### Exercise objective
Restate each of the lines given below, word for word.

=== Dataset content ===

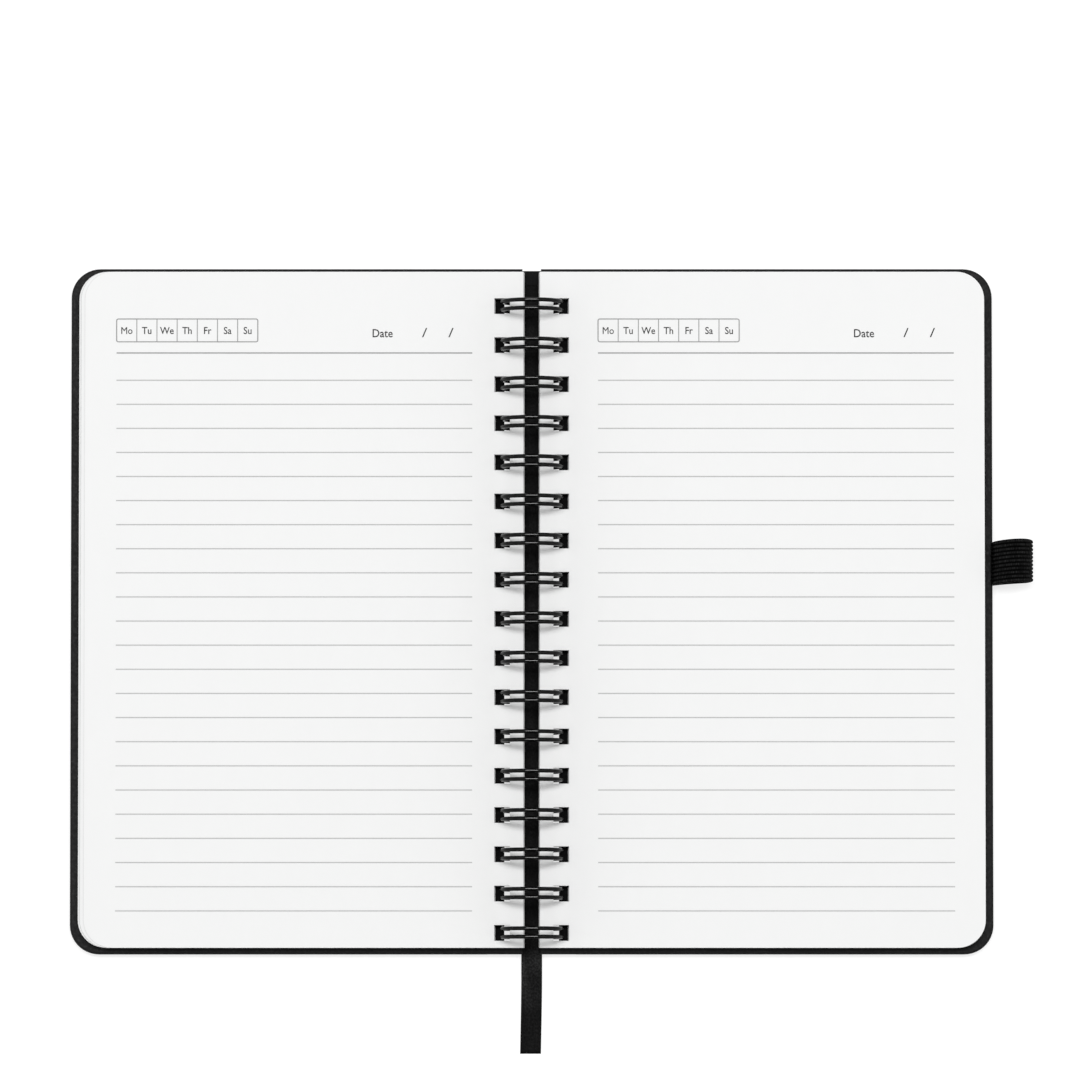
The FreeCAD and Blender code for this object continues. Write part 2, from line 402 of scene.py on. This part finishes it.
def elastic():
    f = Finish("ribbed_elastic", roughness=0.6)
    turn = f.node("Mapping", Rotation=(0, 0, math.pi / 2))
    f.link(f.coordinates(kind="UV"), turn.inputs["Vector"])
    wraps = f.node(
        "TexBrick",
        {"offset": 0.5},
        Color1=(1, 1, 1, 1),
        Color2=(0.35, 0.35, 0.35, 1),
        Mortar=(0, 0, 0, 1),
        Scale=1.0,
        Mortar_Size=0.09,
        Mortar_Smooth=0.9,
        Brick_Width=0.34,
        Row_Height=RIB_MM,
    )
    f.link(turn.outputs["Vector"], wraps.inputs["Vector"])
    wear_off = f.noise(f.coordinates((0.5, 0.5, 1), "UV"), 1.0, 2)
    turns = f.maths("MULTIPLY", f.part(f.coordinates(kind="UV"), "X"), math.pi / RIB_MM)
    # Painted shade: the yarn's colour is kept light on each rib's crown and fades to black in the
    # valleys between ribs.
    crown = f.spread(f.maths("ABSOLUTE", f.maths("SINE", turns)), 0, 1, 0.45, 0.95)
    yarn = f.maths("MULTIPLY", wraps.outputs["Color"], crown)
    wear_and_rib_shade = f.maths("MULTIPLY", f.spread(wear_off, 0.3, 1), yarn)
    f.tint(wear_and_rib_shade, (0.0002, 0.0002, 0.0002), (0.03, 0.03, 0.0302))
    f.set("Specular IOR Level", 0.03)
    under = f.bump(wraps.outputs["Color"], 0.00006)
    f.bump(f.noise(f.coordinates((9, 9, 1), "UV"), 1.0, 3), 0.00003, under)
    return f.material


def light_table():
    f = Finish("light_table", 0.35, 0.9)
    f.set("Emission Color", (1, 1, 1, 1))
    f.set("Emission Strength", 0.74)
    return f.material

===

### Solution for this exercise
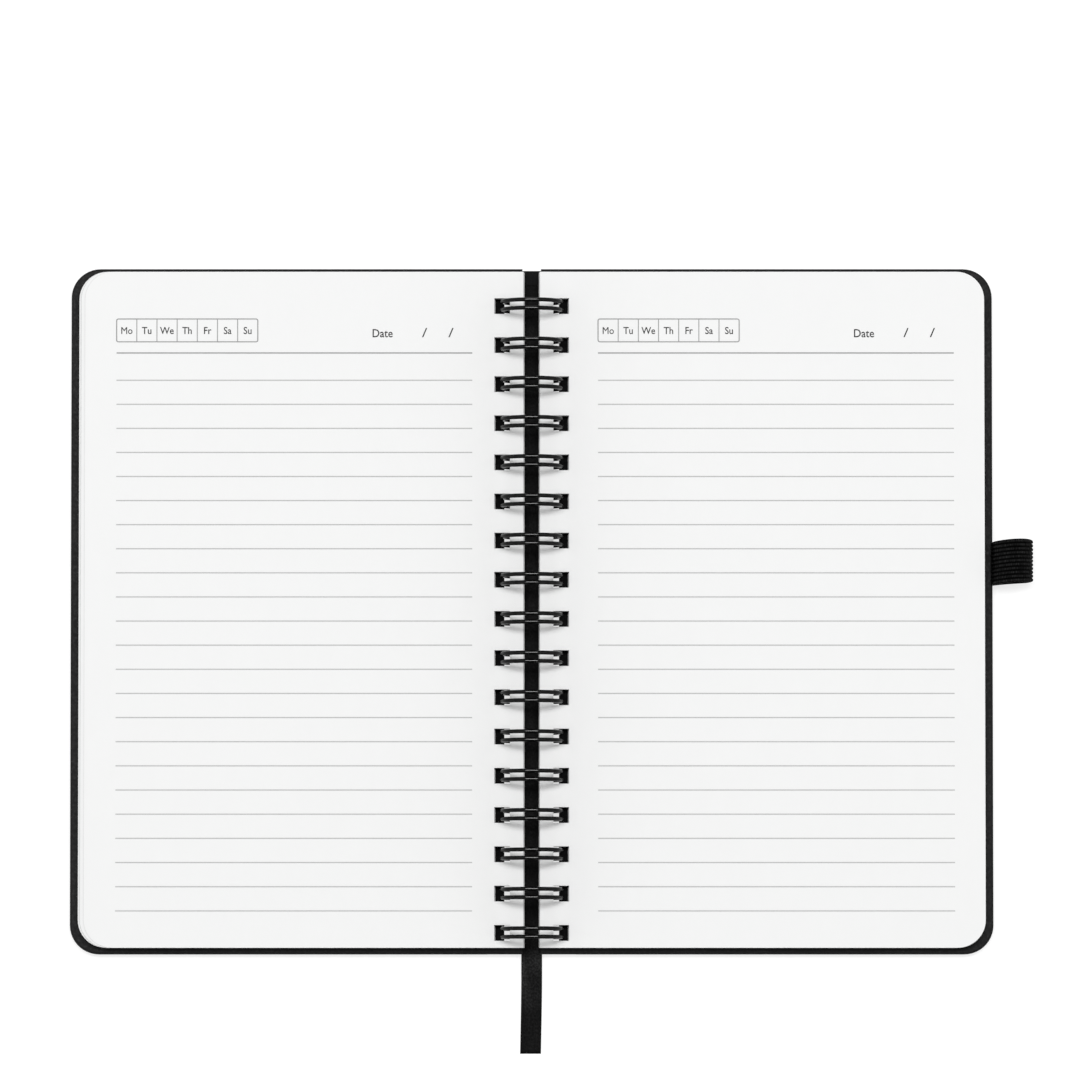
The FreeCAD and Blender code for this object continues. Write part 2, from line 402 of scene.py on. This part finishes it.
def elastic():
    f = Finish("ribbed_elastic", roughness=0.6)
    turn = f.node("Mapping", Rotation=(0, 0, math.pi / 2))
    f.link(f.coordinates(kind="UV"), turn.inputs["Vector"])
    wraps = f.node(
        "TexBrick",
        {"offset": 0.5},
        Color1=(1, 1, 1, 1),
        Color2=(0.35, 0.35, 0.35, 1),
        Mortar=(0, 0, 0, 1),
        Scale=1.0,
        Mortar_Size=0.09,
        Mortar_Smooth=0.9,
        Brick_Width=0.34,
        Row_Height=RIB_MM,
    )
    f.link(turn.outputs["Vector"], wraps.inputs["Vector"])
    wear_off = f.noise(f.coordinates((0.5, 0.5, 1), "UV"), 1.0, 2)
    turns = f.maths("MULTIPLY", f.part(f.coordinates(kind="UV"), "X"), math.pi / RIB_MM)
    # Painted shade: the yarn's colour is kept light on each rib's crown and fades to black in the
    # valleys between ribs.
    crown = f.spread(f.maths("ABSOLUTE", f.maths("SINE", turns)), 0, 1, 0.45, 0.95)
    yarn = f.maths("MULTIPLY", wraps.outputs["Color"], crown)
    wear_and_rib_shade = f.maths("MULTIPLY", f.spread(wear_off, 0.3, 1), yarn)
    f.tint(wear_and_rib_shade, (0.0002, 0.0002, 0.0002), (0.03, 0.03, 0.0302))
    f.set("Specular IOR Level", 0.03)
    under = f.bump(wraps.outputs["Color"], 0.00006)
    f.bump(f.noise(f.coordinates((9, 9, 1), "UV"), 1.0, 3), 0.00003, under)
    return f.material


def light_table():
    f = Finish("light_table", 0.35, 0.9)
    f.set("Emission Color", (1, 1, 1, 1))
    f.set("Emission Strength", 0.74)
    return f.material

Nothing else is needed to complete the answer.